Neyse be sözlük ! içmişsin sen ! şarhoşsun de ! Hoşgör beni...
aman ne gerek var derdim,ama çok eğlendim.ilkokul arkadaşları başka bir şey hep o mini mini, tıfıl hallerini hatırladığın adamları iri yarı, o iki örgülü kızları anne olmuş görünce yaşlandım lan diyorum. sonra yok yahu, ne yaşlanması büyüdük sadece diyorum.sadece ismini hatırladığınız, hatta onu bile hatırlayamadığınız insanlarla sohbet etmeyi özlemek nasıl bir duygu?eski resimleri görmek, küçük muzurluklar, yapılan çocukça davranışlarla yüzleşmek... hem de profiterol eşliğinde.yıllar geçmişti, belki de yolda görsek tanımazdık bazılarımız, bazılarımız da anımsar çıkaramazdık, ama bugün hep bir aradaydık.geçmişin tozlu sayfalarını döktük devirdik.aradaki bağın kopmaması harika bir şey. hele de ben o zaman kavgacı, aksi, ineklikten başı dönmüş bir insanken bu kadar iyi insanın arkadaşlığını kazanmam.95 alsam ağlarmışım, şimdi 45 alsam 45 top atışıyla kutlarım o ayrı.yine görüşeceğiz, biliyorum. iyi ki hayatımın o döneminde bir aradaymışız.hiç kopmayalım bir daha.
çok özlüyorum onu sözlük. gitme dedi ama elden bir şey gelmezdi. gittim, daha çok sevdim, geldim.
-eleştirdiğim kınadığım insanlara dönüşüyorum bazen bi garip hallerde yakalıyorum kendimi. tokat gibi!

-bazen cama çıkıp çocuklara "bi susun lan!" diye bağırasım geliyor o an çocukluğuma dönüp nefret ettiğim mahalle teyzesiyle karşılaşıyorum susuyorum.

-hani her cümlenin başında ortasında sonunda olur olmadık yerlerinde "hani" kullanılıyor ya hani uyuz oluyorum bıktık artık hani yapmasalar iyi olur hani...

-bazen içimden seri bir şekilde hoppala paşam malkara keşan diyorum katıla katıla eğleniyorum. ah çılgın ben!

-ben hiç salçalı ekmek yemedim ezik miyim ki acaba yoksa siz mi çok fakirdiniz lan salça ekmeğe sürülür mü höööh!(güzel oluyo mu ki bi kere ısırayım mı)

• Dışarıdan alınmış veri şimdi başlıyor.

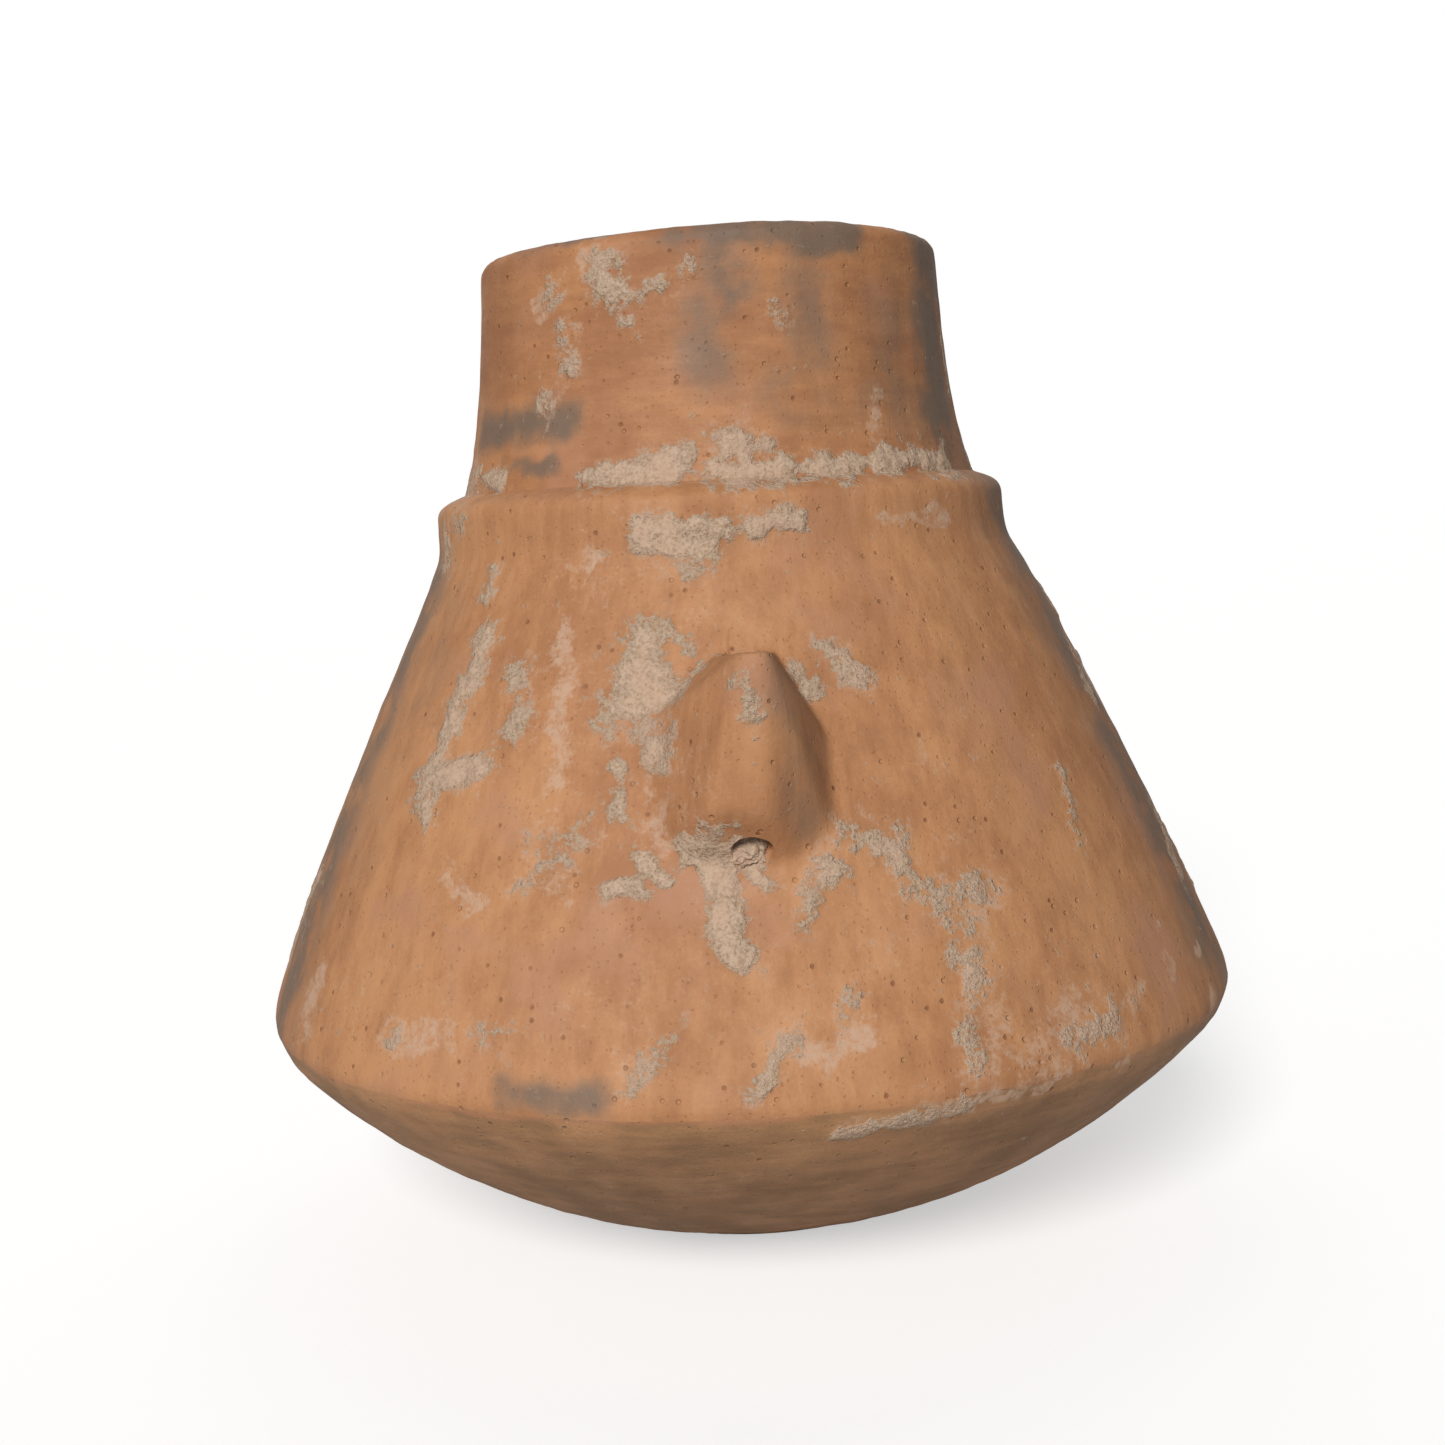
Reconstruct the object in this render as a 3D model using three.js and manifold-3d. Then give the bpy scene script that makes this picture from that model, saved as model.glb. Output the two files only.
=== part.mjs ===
// A hand-built amphora in fired red clay: a shallow round bowl, a keel, a tall conical shoulder,
// a collar ridge, a short neck and two upright pierced lugs.
//
// The wall is built up in coils. Each coil laps over the outside of the one below it on a slanting
// joint, and one of these joints is the keel, where the shoulder was set on the rim of the bowl. The
// coils, the collar and the lugs are separate solids that meet at luted seams.
// Millimetres, +Z up. The origin is the centre of the flat base, and the front lug faces -Y.
import * as THREE from "three";
import { ConvexGeometry } from "three/addons/geometries/ConvexGeometry.js";
import { mergeVertices } from "three/addons/utils/BufferGeometryUtils.js";
import Module from "manifold-3d";

// Driving dimensions of the body
const height = 242;
const baseRadius = 42;
const bellyRadius = 124; // where the bowl and the shoulder would meet if the keel were sharp
const keelHeight = 54.5;
const neckRootRadius = 66.5;
const neckRootHeight = 181;
const rimRadius = 57.5;
const wall = 7;
const floorThickness = 9;

// How the contour swells between those corners
const bowlBulge = 13;
const shoulderBulge = 4.5;
const keelRound = 8; // length of bowl and of shoulder that the rounded keel takes
const neckFlare = 17; // height over which the neck opens out to its root
const neckWaist = 1.6; // how far the foot of the neck stays outside the rim's radius

// Coils and their joints
const rimBand = 12; // length of the coil that carries the lip
const bowlCoils = ["bowl_lower_coil", "bowl_middle_coil", "bowl_rim_coil"];
const shoulderCoils = [
  "shoulder_keel_coil",
  "shoulder_lower_coil",
  "shoulder_upper_coil",
  "shoulder_top_coil",
];
const neckCoils = ["neck_lower_coil", "neck_upper_coil"];
const lap = 6; // how much higher a joint lies on the inside than on the outside
const seam = 0.4; // luted seam, measured along the wall
const clearance = 0.35; // between the wall and what is applied on it

// Collar ridge round the foot of the neck
const collarStand = 5.4; // how far its crest stands out from the neck root
const collarDrop = 13; // from the neck root down to its lower edge
const collarRise = 4; // from the neck root up to its upper edge
const collarSwell = 0.4; // how much further its face stands out below the crest
const collarCrown = 2.4; // how far its rounded crown drops in towards the upper edge

// Lugs. Across is +X seen from the front, and out is measured from the vessel's axis.
const lugFootHeight = 101; // where the underside meets the wall
const lugHeel = { across: -0.5, out: 112, up: 115, halfWidth: 4.5 }; // lower end of the crest
const lugPeak = { across: 6.5, out: 113, up: 149, halfWidth: 3.5 }; // upper end of the crest
const lugLeft = { across: -17, low: 110, high: 136 }; // where the left face meets the wall
const lugRight = { across: 19, low: 108, high: 131 };
const lugCrown = { across: 3, halfWidth: 7, up: 149 }; // where the top meets the wall
const lugUnder = { across: 1, halfWidth: 9 }; // where the underside meets the wall
const lugRoot = 4; // how far the lug's block is carried into the wall before it is trimmed
const boreRadius = 4.5;
const boreAcross = 2;
const formReach = 20; // how far the wall form that trims the lugs runs past them

// Fineness of the facets
const roundSegments = 48;
const boreSegments = 16;
const heightHalvings = 40; // steps in finding a place on the wall from its height
const facetLength = 9; // along the wall, at most
const keelFacetLength = 4.6; // in the two coils that share the rounded keel
const lipSteps = 6;
const collarSteps = 8;

// Clay colours, paler on the outside coils and greyer near the rim, as firing left them
const clay = { color: 0xc08a62, roughness: 0.88, metalness: 0 };
const sootyClay = { color: 0xa57c60, roughness: 0.9, metalness: 0 };
const darkClay = { color: 0x8f6a50, roughness: 0.9, metalness: 0 };

const wasm = await Module();
wasm.setup();

// ---- Contour -------------------------------------------------------------------------------
// The outside of the wall in section: x is the radius and y the height. Each stretch is a
// quadratic curve, pulled sideways from its chord by a bulge, and the keel rounds their corner.

function bulged(start, end, bulge) {
  const chord = end.clone().sub(start).normalize();
  const outward = new THREE.Vector2(chord.y, -chord.x);
  return start.clone().lerp(end, 0.5).addScaledVector(outward, bulge);
}

function stepTowards(from, to, distance) {
  return from.clone().addScaledVector(to.clone().sub(from).normalize(), distance);
}

function makeContour() {
  const baseEdge = new THREE.Vector2(baseRadius, 0);
  const keel = new THREE.Vector2(bellyRadius, keelHeight);
  const neckRoot = new THREE.Vector2(neckRootRadius, neckRootHeight);
  const rim = new THREE.Vector2(rimRadius, height - wall / 2);
  const bowlPull = bulged(baseEdge, keel, bowlBulge);
  const shoulderPull = bulged(keel, neckRoot, shoulderBulge);
  const neckPull = new THREE.Vector2(rimRadius + neckWaist, neckRootHeight + neckFlare);
  const keelStart = stepTowards(keel, bowlPull, keelRound);
  const keelEnd = stepTowards(keel, shoulderPull, keelRound);
  const path = new THREE.CurvePath();
  path.add(new THREE.QuadraticBezierCurve(baseEdge, bowlPull, keelStart));
  path.add(new THREE.QuadraticBezierCurve(keelStart, keel, keelEnd));
  path.add(new THREE.QuadraticBezierCurve(keelEnd, shoulderPull, neckRoot));
  path.add(new THREE.QuadraticBezierCurve(neckRoot, neckPull, rim));
  return path;
}

const contour = makeContour();
const [bowlLength, keelLength, shoulderLength, wallLength] = contour.getCurveLengths();

// The point at a distance up the wall from the base edge, and at a depth in from its outside.
function wallPoint(distance, depth) {
  const share = distance / wallLength;
  const tangent = contour.getTangent(share);
  return contour.getPoint(share).add(new THREE.Vector2(-tangent.y, tangent.x).multiplyScalar(depth));
}

function wallLine(from, to, depth, facet = facetLength) {
  const steps = Math.ceil(Math.abs(to - from) / facet);
  return Array.from({ length: steps + 1 }, (_, i) =>
    wallPoint(THREE.MathUtils.lerp(from, to, i / steps), depth));
}

// How far up the wall its outside reaches a given height.
function distanceAtHeight(up) {
  let low = 0;
  let high = wallLength;
  for (let i = 0; i < heightHalvings; i++) {
    const middle = (low + high) / 2;
    if (wallPoint(middle, 0).y < up) low = middle;
    else high = middle;
  }
  return low;
}

// ---- Turned pieces -------------------------------------------------------------------------

function turned(section) {
  const points = section[0].x === 0 ? section : [...section, section[0]];
  return new THREE.LatheGeometry(points, roundSegments).rotateX(Math.PI / 2);
}

function piece(name, geometry, finish) {
  const mesh = new THREE.Mesh(geometry, new THREE.MeshStandardMaterial(finish));
  mesh.name = name;
  return mesh;
}

// A slightly domed disc whose slanting edge takes the first coil.
function basePad() {
  const floorCentre = new THREE.Vector2(0, floorThickness);
  const bottomCentre = new THREE.Vector2(0, 0);
  const bottomEdge = new THREE.Vector2(baseRadius - seam / 2, 0);
  const floorEdge = wallPoint(lap - seam / 2, wall);
  return turned([bottomCentre, bottomEdge, floorEdge, floorCentre]);
}

function coil(from, to) {
  const start = from + seam / 2;
  const end = to - seam / 2;
  const bends = start < keelLength && end > bowlLength;
  const facet = bends ? keelFacetLength : facetLength;
  const outside = wallLine(start, end, 0, facet);
  const inside = wallLine(end + lap, start + lap, wall, facet);
  return turned([...outside, ...inside]);
}

// The last coil ends in a half-round lip as thick as the wall.
function rimCoil(from) {
  const start = from + seam / 2;
  const outside = wallLine(start, wallLength, 0);
  const inside = wallLine(wallLength, start + lap, wall);
  const centre = wallPoint(wallLength, wall / 2);
  const lip = new THREE.EllipseCurve(centre.x, centre.y, wall / 2, wall / 2, 0, Math.PI);
  return turned([...outside, ...lip.getPoints(lipSteps).slice(1, -1), ...inside]);
}

// An applied strip over the joint of neck and shoulder, with a soft crest near its upper edge.
function collarRidge() {
  const foot = shoulderLength - collarDrop;
  const top = shoulderLength + collarRise;
  const crest = neckRootRadius + collarStand;
  const face = new THREE.SplineCurve([
    wallPoint(foot, -clearance),
    new THREE.Vector2(crest + collarSwell, neckRootHeight - collarDrop / 2),
    new THREE.Vector2(crest, neckRootHeight),
    new THREE.Vector2(crest - collarCrown, neckRootHeight + collarRise / 2),
    wallPoint(top, -clearance),
  ]);
  const neckBack = wallLine(top, shoulderLength, -clearance).slice(1);
  const shoulderBack = wallLine(shoulderLength, foot, -clearance).slice(1, -1);
  return turned([...face.getPoints(collarSteps), ...neckBack, ...shoulderBack]);
}

// ---- Lugs ----------------------------------------------------------------------------------

function solidOf(geometry) {
  const bare = new THREE.BufferGeometry();
  bare.setAttribute("position", geometry.getAttribute("position"));
  if (geometry.index) bare.setIndex(geometry.index);
  const merged = mergeVertices(bare, 1e-3);
  return new wasm.Manifold(
    new wasm.Mesh({
      numProp: 3,
      vertProperties: merged.getAttribute("position").array,
      triVerts: new Uint32Array(merged.index.array),
    }),
  );
}

function geometryOf(solid) {
  const mesh = solid.getMesh();
  const geometry = new THREE.BufferGeometry();
  geometry.setAttribute("position", new THREE.BufferAttribute(mesh.vertProperties, 3));
  geometry.setIndex(new THREE.BufferAttribute(mesh.triVerts, 1));
  geometry.computeVertexNormals();
  return geometry;
}

// The outside of the wall as a full solid, with the clearance added.
function wallForm() {
  const low = distanceAtHeight(lugFootHeight) - formReach;
  const high = distanceAtHeight(lugPeak.up) + formReach;
  const face = wallLine(low, high, -clearance);
  const bottom = new THREE.Vector2(0, face[0].y);
  const top = new THREE.Vector2(0, face.at(-1).y);
  return solidOf(turned([bottom, ...face, top]));
}

// A point sunk into the wall by the lug's root, at a height and a distance across.
function rootPoint(across, up) {
  const radius = wallPoint(distanceAtHeight(up), lugRoot).x;
  return new THREE.Vector3(across, -Math.sqrt(radius ** 2 - across ** 2), up);
}

function crestPoints({ across, out, up, halfWidth }) {
  return [-halfWidth, halfWidth].map((side) => new THREE.Vector3(across + side, -out, up));
}

function lugBlock() {
  return new ConvexGeometry([
    ...crestPoints(lugHeel),
    ...crestPoints(lugPeak),
    ...[lugLeft, lugRight].flatMap((side) => [
      rootPoint(side.across, side.low),
      rootPoint(side.across, side.high),
    ]),
    rootPoint(lugCrown.across - lugCrown.halfWidth, lugCrown.up),
    rootPoint(lugCrown.across + lugCrown.halfWidth, lugCrown.up),
    rootPoint(lugUnder.across - lugUnder.halfWidth, lugFootHeight),
    rootPoint(lugUnder.across + lugUnder.halfWidth, lugFootHeight),
  ]);
}

// The hole for the carrying cord runs up along the wall, which forms its back.
function boreCutter() {
  const lowest = wallPoint(distanceAtHeight(lugFootHeight), -boreRadius);
  const highest = wallPoint(distanceAtHeight(lugPeak.up), -boreRadius);
  const start = new THREE.Vector3(boreAcross, -lowest.x, lowest.y);
  const end = new THREE.Vector3(boreAcross, -highest.x, highest.y);
  const along = end.clone().sub(start);
  const bore = new THREE.CylinderGeometry(boreRadius, boreRadius, 2 * along.length(), boreSegments);
  bore.applyQuaternion(
    new THREE.Quaternion().setFromUnitVectors(new THREE.Vector3(0, 1, 0), along.normalize()),
  );
  const middle = start.lerp(end, 0.5);
  return solidOf(bore.translate(middle.x, middle.y, middle.z));
}

function lug() {
  return geometryOf(solidOf(lugBlock()).subtract(wallForm()).subtract(boreCutter()));
}

// ---- Assembly ------------------------------------------------------------------------------

const amphora = new THREE.Group();

function stack(names, from, to, finish) {
  const span = (to - from) / names.length;
  names.forEach((name, i) =>
    amphora.add(piece(name, coil(from + i * span, from + (i + 1) * span), finish)));
}

const keelJoint = (bowlLength + keelLength) / 2;
const rimStart = wallLength - rimBand;

amphora.add(piece("base_pad", basePad(), darkClay));
stack(bowlCoils, 0, keelJoint, darkClay);
stack(shoulderCoils, keelJoint, shoulderLength, clay);
amphora.add(piece("collar_ridge", collarRidge(), clay));
stack(neckCoils, shoulderLength, rimStart, clay);
amphora.add(piece("rim_coil", rimCoil(rimStart), sootyClay));

for (const [name, turn] of [["lug_front", 0], ["lug_rear", Math.PI]]) {
  const mesh = piece(name, lug(), clay);
  mesh.rotation.z = turn;
  amphora.add(mesh);
}

export default amphora;
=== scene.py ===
import math

import bmesh
import bpy
import numpy as np
from mathutils import Matrix, Vector, noise


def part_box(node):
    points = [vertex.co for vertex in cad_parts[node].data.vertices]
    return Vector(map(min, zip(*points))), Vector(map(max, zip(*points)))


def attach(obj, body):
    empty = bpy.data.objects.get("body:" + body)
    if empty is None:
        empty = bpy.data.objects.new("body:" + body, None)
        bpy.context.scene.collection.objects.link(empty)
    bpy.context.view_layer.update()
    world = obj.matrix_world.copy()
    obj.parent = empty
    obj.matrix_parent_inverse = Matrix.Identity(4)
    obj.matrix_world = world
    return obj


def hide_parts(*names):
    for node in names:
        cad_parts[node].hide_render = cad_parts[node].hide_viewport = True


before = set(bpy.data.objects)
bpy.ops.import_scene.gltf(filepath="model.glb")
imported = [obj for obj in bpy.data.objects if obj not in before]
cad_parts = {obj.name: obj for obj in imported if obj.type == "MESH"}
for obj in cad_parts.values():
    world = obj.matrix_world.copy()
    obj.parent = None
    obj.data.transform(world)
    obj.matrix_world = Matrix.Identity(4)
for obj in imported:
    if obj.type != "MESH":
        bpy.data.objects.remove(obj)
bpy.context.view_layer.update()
mm = 0.001


# ---- The studio table: camera, floor and light ----------------------------------------------
# The jar stands on pale paper and is seen from near by, a little above the middle of the belly. A
# broad soft light stands in front, slightly to the left, a faint one at its left side, and one
# behind it lifts the edges.

camera_place = (0, -0.5031, 0.178)
camera_tilts = (math.radians(0.404), math.radians(90 - 6.283), math.radians(-2.948))
camera = bpy.data.objects.new("camera", bpy.data.cameras.new("camera"))
bpy.context.scene.collection.objects.link(camera)
camera.data.sensor_width = 36
camera.data.lens = 48.23
camera.matrix_world = (
    Matrix.Translation(camera_place)
    @ Matrix.Rotation(camera_tilts[0], 4, "Z")
    @ Matrix.Rotation(camera_tilts[1], 4, "X")
    @ Matrix.Rotation(camera_tilts[2], 4, "Z")
)
camera.data.clip_end = 50
bpy.context.scene.camera = camera
bpy.context.scene.view_settings.view_transform = "Standard"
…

-meğersem ben nilüfer hayranıymışım niye sevmem demişim ki...ama kayahan'ı sevmiyorum.eminim.

-evet dünya benim etrafımda dönüyor evet bulunmaz hint kumaşıyım aksini iddia eden varsa çok şey etmesin beni kendi halime bıraksın

-http://fizy.com/s/1cns24 garip bi şarkı oynatmadan bırakmıyor düğünlerdeki teyzeler gibi.
çok şaşkınım hayata sözlük. ilk defa herşey bu kadar yolunda gidiyo.beni çok seven bi sevgilim var, okuldan mezun oldum sonra yükseğe başlıyorum ve en önemlisi iş buldum. yani hem okuyacağım hemde kendi mesleğimi yapacağım var mı ötesi. Allah'ım sana şükürler olsun çok mutluyum.
2,5 senelik ilişkimi bitirmeye karar verdim. hiç bir nedeni yok. nedenler içimde söyleyemem . daha fazla yürütemem. daha fazla oynayamam. beynimi kemiren düşünceler silsilesinden yoruldum artık. sınavlardan ikili ilişkilerden insanlardan yoruldum. anlatamadıklarımdan , beni anlamayanlardan yoruldum. sahte gereksiz gülümsemelerimden anlık kızgınlakrımdan bıktım. kendimden bıktım.
bu kadar basit olmamalı her şey karmaşık dediğimiz düzen bu kadar basit olmamalı. lanet etmemeliyim artık hayata. düzeltmeliyim yada kendimi. alıp alıp uygulamadığım bir türlü cesaret edemediğim şeyler o kadar birikti ki içimde patlamasından korkuyorum. çok büyük korkularım var benim sözlük, inanılmaz takıntılarım var.
her şeyimi kaybetmekten korkarım ben, bana olan şeyleri. bir küpeyi yada bir toplu iğneyi. ama onu kaybetmekten korkmadım sözlük.
kaybettim ve aramaya cesaret edemedim.